I realized the other day that I've been living life as if waiting for pain.
Many know that this past year was an incredibly painful one for me... as I watched good things, things I had prayed for- or unexpected goods that seemed given by God, shatter like crystal palaces into thousand of pieces- impossible to regather...
... laughter into mourning... laughter into mourning...
How can such good things result in such pain, such regret?
...walking in ruins...
And just when I think it's over... it starts again... like splinters of glass one's feet finds in the floor cracks long after the glass was shattered...
And so I've felt that somehow - in some way - God was punishing me... for something. Who knows what. And whatever it was- I must be still doing it, cause the pain goes on.
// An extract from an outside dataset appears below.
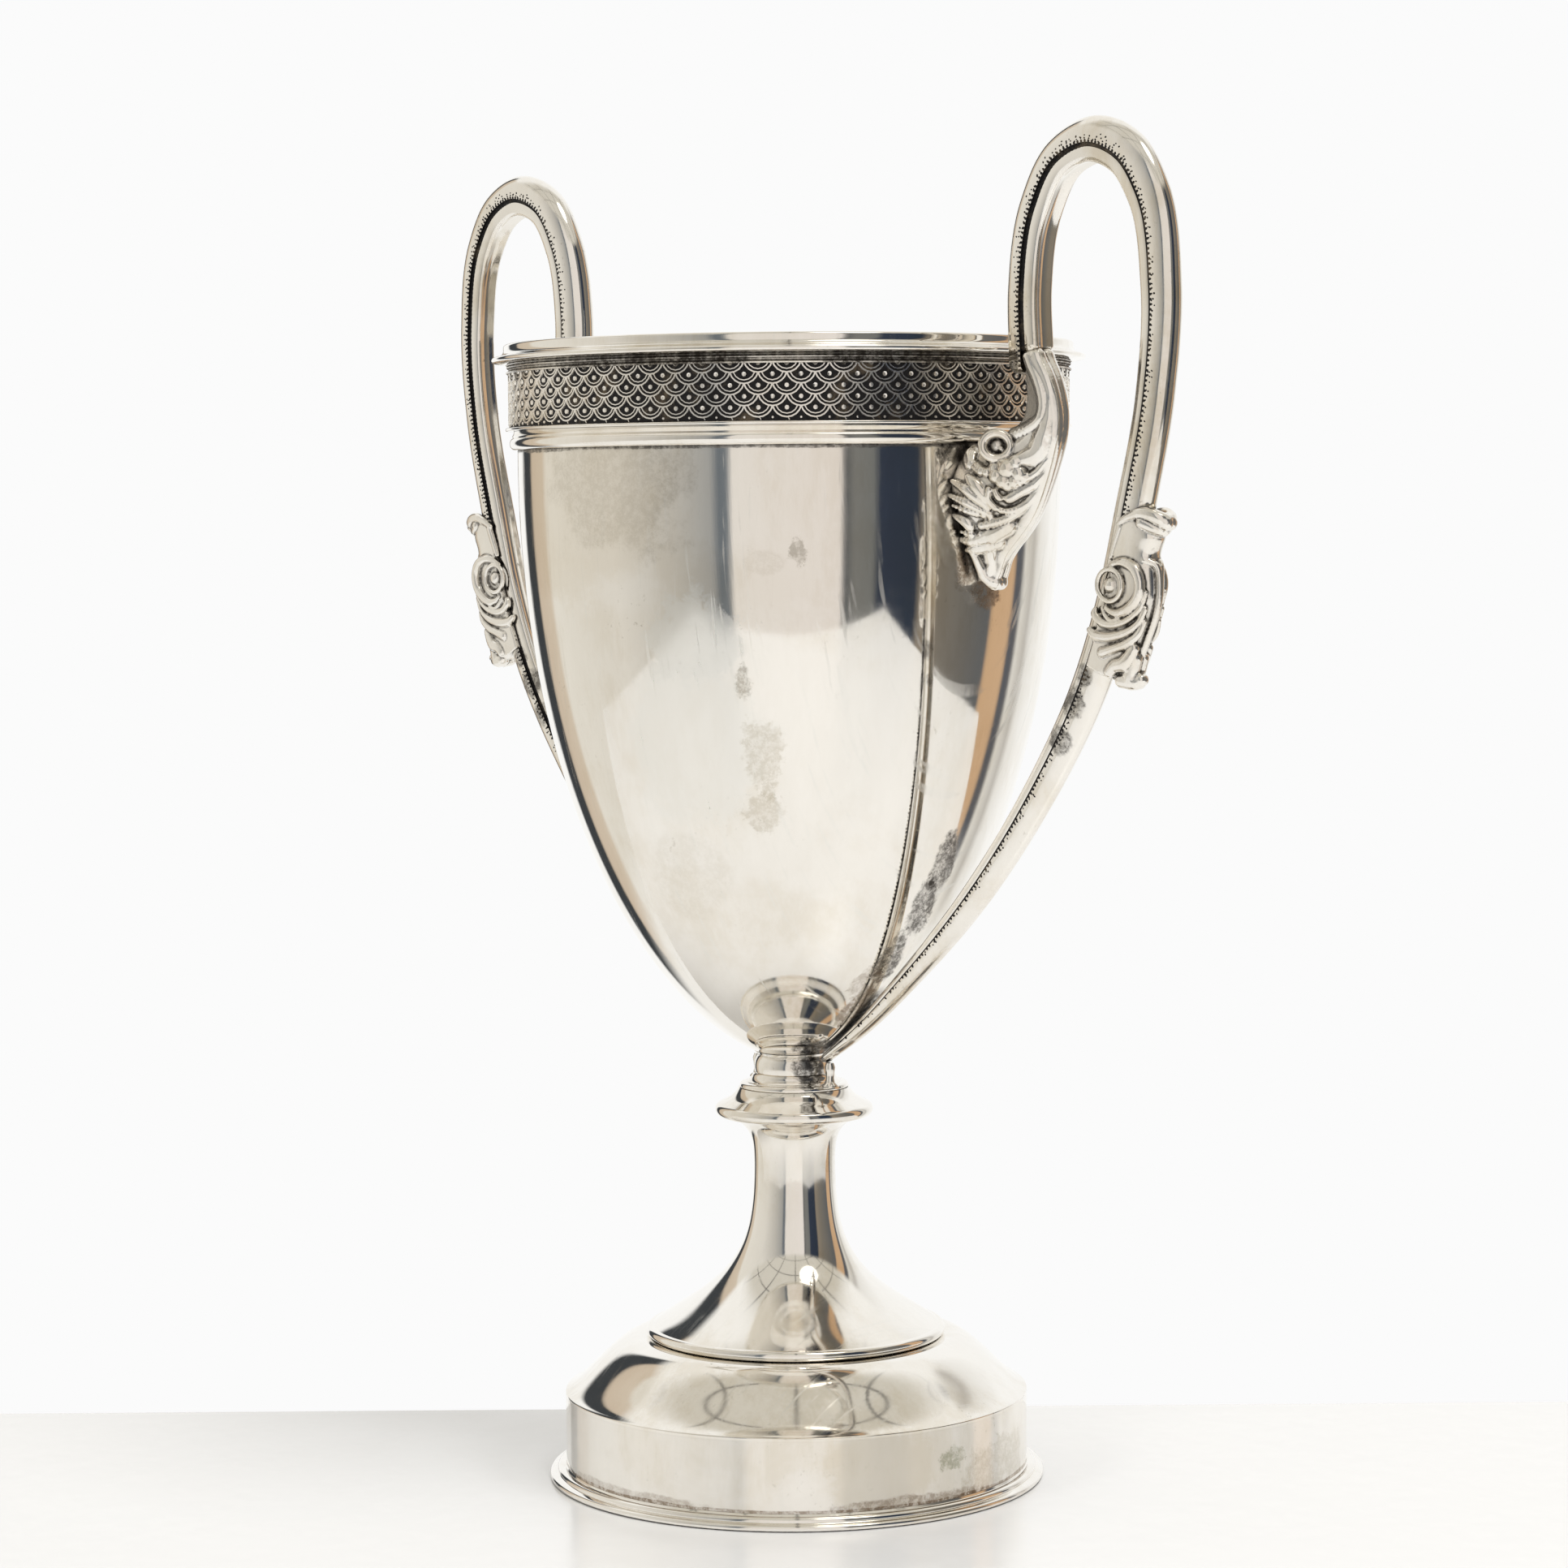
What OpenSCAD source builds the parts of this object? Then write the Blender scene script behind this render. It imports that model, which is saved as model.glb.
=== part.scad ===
// Two-handled presentation cup on a stepped, domed foot.
// Frame: origin at the middle of the face it stands on, +Z up, both handles in the X-Z plane.
// Thin silver is drawn at its real thickness, and neighbouring pieces meet face to face.

/* [Bowl] */
// Outer radius of the bowl at its straight top part
bowl_r = 61.8; // [58:0.2:63]
// Thickness of the bowl's sheet
bowl_wall = 1.0; // [0.7:0.1:1.6]
// Height of the brim above the table
brim_z = 260; // [256:0.5:264]
// Height at which the straight part ends and the curve begins
bowl_shoulder_z = 236; // [234:0.5:237]
// Height of the bowl's lowest point
bowl_bottom_z = 96; // [95:0.5:97]
// How full the curve stays near its top
bowl_fullness = 2.14; // [1.9:0.02:2.4]
// How blunt the curve is at its bottom
bowl_bluntness = 1.73; // [1.6:0.01:1.9]

/* [Rim and band] */
// Outer radius of the bead under the lip
rim_bead_r = 67.5; // [66:0.1:69]
// Radius of the lip above the bead
lip_r = 64.8; // [64:0.1:65.5]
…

Waiting for the other shoe to drop... the next beautiful thing to fall to pieces...
I've been living as if God were angry with me. I've been afraid to invest- afraid to love.
How can one build castles while waiting for bombs?
I've been living as if God were my judge (instead of my father), someone indifferent to my pain (instead of infinitely invested in my well-being), as though He were standing over me- disapproving, (instead of weeping over me).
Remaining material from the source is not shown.